→ TASK REQUIREMENTS
What follows is a listing. Return every line of it exactly.

→ DATASET EXCERPT
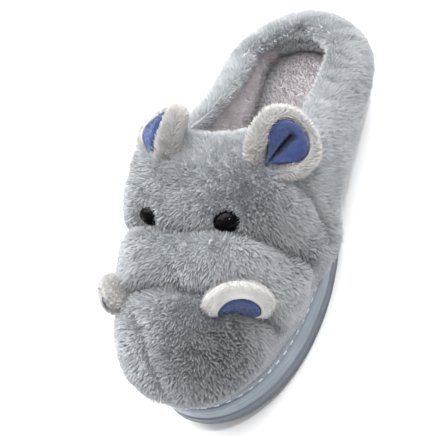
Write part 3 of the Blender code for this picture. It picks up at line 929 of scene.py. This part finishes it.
def make_stitches():
    bm = bmesh.new()
    verts = [bm.verts.new(point) for point in lip_loop()]
    for a, b in zip(verts, verts[1:] + verts[:1]):
        bm.edges.new((a, b))
    seam = bpy.data.meshes.new("seam")
    bm.to_mesh(seam)
    bm.free()
    holder = bpy.data.objects.new("seam", seam)
    bpy.context.scene.collection.objects.link(holder)
    modifier = holder.modifiers.new("stitching", "NODES")
    modifier.node_group = stitching_tree()
    for name, value in {"Stitch": stitch_object(), "Pitch": STITCH_PITCH, "Finish": THREAD}.items():
        set_input(modifier, name, value)
    stitches = new_piece("lip_stitches", applied(holder), THREAD)
    stitches.data.shade_smooth()


# Studio

CAMERA_AZIMUTH = 40.9
CAMERA_ELEVATION = 49.5
CAMERA_ROLL = -31.95
CAMERA_DISTANCE = 0.626
FOCAL_SHARE = 2.40  # focal length over the width of the picture
LOOKED_AT = Vector((0.0, -0.094, 0.040))
FRAMED = Vector((-0.0134, -0.1175, 0.0500))


def make_camera():
    """Stands where the photograph was taken and turns a little to frame the one shoe."""
    az, el = math.radians(CAMERA_AZIMUTH), math.radians(CAMERA_ELEVATION)
    away = Vector((math.sin(az) * math.cos(el), -math.cos(az) * math.cos(el), math.sin(el)))
    place = LOOKED_AT + away * CAMERA_DISTANCE
    level = Vector((math.cos(az), math.sin(az), 0))
    axes = Matrix((level, away.cross(level), away)).transposed()
    axes = axes @ Matrix.Rotation(math.radians(CAMERA_ROLL), 3, "Z")
    axes = away.rotation_difference(place - FRAMED).to_matrix() @ axes
    data = bpy.data.cameras.new("camera")
    data.sensor_width = 36.0
    data.lens = FOCAL_SHARE * data.sensor_width
    data.clip_start = 0.05
    camera = bpy.data.objects.new("camera", data)
    bpy.context.scene.collection.objects.link(camera)
    camera.matrix_world = Matrix.Translation(place) @ axes.to_4x4()
    bpy.context.scene.camera = camera


Lamp = namedtuple("Lamp", "name azimuth elevation distance size power")
LAMPS = (
    Lamp("key", -120, 58, 1.3, 1.4, 40),
    Lamp("back", 175, 60, 1.3, 1.4, 26),
    Lamp("glint", 62, 62, 0.9, 0.06, 3.0),
)


SOFT_BOX_WAY = (-0.45, 0.50, 0.74)  # the studio is brightest behind, above and to the left


def make_studio():
    bm = bmesh.new()
    bmesh.ops.create_grid(bm, x_segments=1, y_segments=1, size=4.0)
    mesh = bpy.data.meshes.new("floor")
    bm.to_mesh(mesh)
    bm.free()
    mesh.materials.append(FLOOR)
    floor = bpy.data.objects.new("floor", mesh)
    bpy.context.scene.collection.objects.link(floor)
    for lamp in LAMPS:
        az, el = math.radians(lamp.azimuth), math.radians(lamp.elevation)
        away = Vector((math.sin(az) * math.cos(el), -math.cos(az) * math.cos(el), math.sin(el)))
        data = bpy.data.lights.new(lamp.name, "AREA")
        data.energy = lamp.power
        data.size = lamp.size
        light = bpy.data.objects.new(lamp.name, data)
        light.location = LOOKED_AT + away * lamp.distance
        light.rotation_euler = away.to_track_quat("Z", "Y").to_euler()
        bpy.context.scene.collection.objects.link(light)
    world = bpy.data.worlds.new("studio")
    world.use_nodes = True
    tree = world.node_tree
    direction = tree.nodes.new("ShaderNodeTexCoord").outputs["Generated"]
    facing = add_node(tree, "ShaderNodeVectorMath", {"operation": "DOT_PRODUCT"})
    tree.links.new(direction, facing.inputs[0])
    facing.inputs[1].default_value = SOFT_BOX_WAY
    backdrop = tree.nodes["Background"]
    backdrop.inputs["Color"].default_value = (1.0, 1.0, 1.0, 1.0)
    tree.links.new(spread(tree, facing.outputs["Value"], -1.0, 1.0, 0.3, 1.4), backdrop.inputs["Strength"])
    bpy.context.scene.world = world
    bpy.context.scene.view_settings.view_transform = "Standard"


make_upper()
make_insole()
for leaf in LEAVES:
    make_leaf(leaf)
make_eyes()
finish_sole()
make_stitches()
make_camera()
make_studio()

→ EXPECTED ANSWER
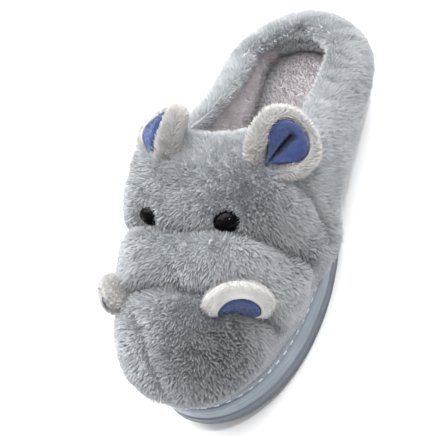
Write part 3 of the Blender code for this picture. It picks up at line 929 of scene.py. This part finishes it.
def make_stitches():
    bm = bmesh.new()
    verts = [bm.verts.new(point) for point in lip_loop()]
    for a, b in zip(verts, verts[1:] + verts[:1]):
        bm.edges.new((a, b))
    seam = bpy.data.meshes.new("seam")
    bm.to_mesh(seam)
    bm.free()
    holder = bpy.data.objects.new("seam", seam)
    bpy.context.scene.collection.objects.link(holder)
    modifier = holder.modifiers.new("stitching", "NODES")
    modifier.node_group = stitching_tree()
    for name, value in {"Stitch": stitch_object(), "Pitch": STITCH_PITCH, "Finish": THREAD}.items():
        set_input(modifier, name, value)
    stitches = new_piece("lip_stitches", applied(holder), THREAD)
    stitches.data.shade_smooth()


# Studio

CAMERA_AZIMUTH = 40.9
CAMERA_ELEVATION = 49.5
CAMERA_ROLL = -31.95
CAMERA_DISTANCE = 0.626
FOCAL_SHARE = 2.40  # focal length over the width of the picture
LOOKED_AT = Vector((0.0, -0.094, 0.040))
FRAMED = Vector((-0.0134, -0.1175, 0.0500))


def make_camera():
    """Stands where the photograph was taken and turns a little to frame the one shoe."""
    az, el = math.radians(CAMERA_AZIMUTH), math.radians(CAMERA_ELEVATION)
    away = Vector((math.sin(az) * math.cos(el), -math.cos(az) * math.cos(el), math.sin(el)))
    place = LOOKED_AT + away * CAMERA_DISTANCE
    level = Vector((math.cos(az), math.sin(az), 0))
    axes = Matrix((level, away.cross(level), away)).transposed()
    axes = axes @ Matrix.Rotation(math.radians(CAMERA_ROLL), 3, "Z")
    axes = away.rotation_difference(place - FRAMED).to_matrix() @ axes
    data = bpy.data.cameras.new("camera")
    data.sensor_width = 36.0
    data.lens = FOCAL_SHARE * data.sensor_width
    data.clip_start = 0.05
    camera = bpy.data.objects.new("camera", data)
    bpy.context.scene.collection.objects.link(camera)
    camera.matrix_world = Matrix.Translation(place) @ axes.to_4x4()
    bpy.context.scene.camera = camera


Lamp = namedtuple("Lamp", "name azimuth elevation distance size power")
LAMPS = (
    Lamp("key", -120, 58, 1.3, 1.4, 40),
    Lamp("back", 175, 60, 1.3, 1.4, 26),
    Lamp("glint", 62, 62, 0.9, 0.06, 3.0),
)


SOFT_BOX_WAY = (-0.45, 0.50, 0.74)  # the studio is brightest behind, above and to the left


def make_studio():
    bm = bmesh.new()
    bmesh.ops.create_grid(bm, x_segments=1, y_segments=1, size=4.0)
    mesh = bpy.data.meshes.new("floor")
    bm.to_mesh(mesh)
    bm.free()
    mesh.materials.append(FLOOR)
    floor = bpy.data.objects.new("floor", mesh)
    bpy.context.scene.collection.objects.link(floor)
    for lamp in LAMPS:
        az, el = math.radians(lamp.azimuth), math.radians(lamp.elevation)
        away = Vector((math.sin(az) * math.cos(el), -math.cos(az) * math.cos(el), math.sin(el)))
        data = bpy.data.lights.new(lamp.name, "AREA")
        data.energy = lamp.power
        data.size = lamp.size
        light = bpy.data.objects.new(lamp.name, data)
        light.location = LOOKED_AT + away * lamp.distance
        light.rotation_euler = away.to_track_quat("Z", "Y").to_euler()
        bpy.context.scene.collection.objects.link(light)
    world = bpy.data.worlds.new("studio")
    world.use_nodes = True
    tree = world.node_tree
    direction = tree.nodes.new("ShaderNodeTexCoord").outputs["Generated"]
    facing = add_node(tree, "ShaderNodeVectorMath", {"operation": "DOT_PRODUCT"})
    tree.links.new(direction, facing.inputs[0])
    facing.inputs[1].default_value = SOFT_BOX_WAY
    backdrop = tree.nodes["Background"]
    backdrop.inputs["Color"].default_value = (1.0, 1.0, 1.0, 1.0)
    tree.links.new(spread(tree, facing.outputs["Value"], -1.0, 1.0, 0.3, 1.4), backdrop.inputs["Strength"])
    bpy.context.scene.world = world
    bpy.context.scene.view_settings.view_transform = "Standard"


make_upper()
make_insole()
for leaf in LEAVES:
    make_leaf(leaf)
make_eyes()
finish_sole()
make_stitches()
make_camera()
make_studio()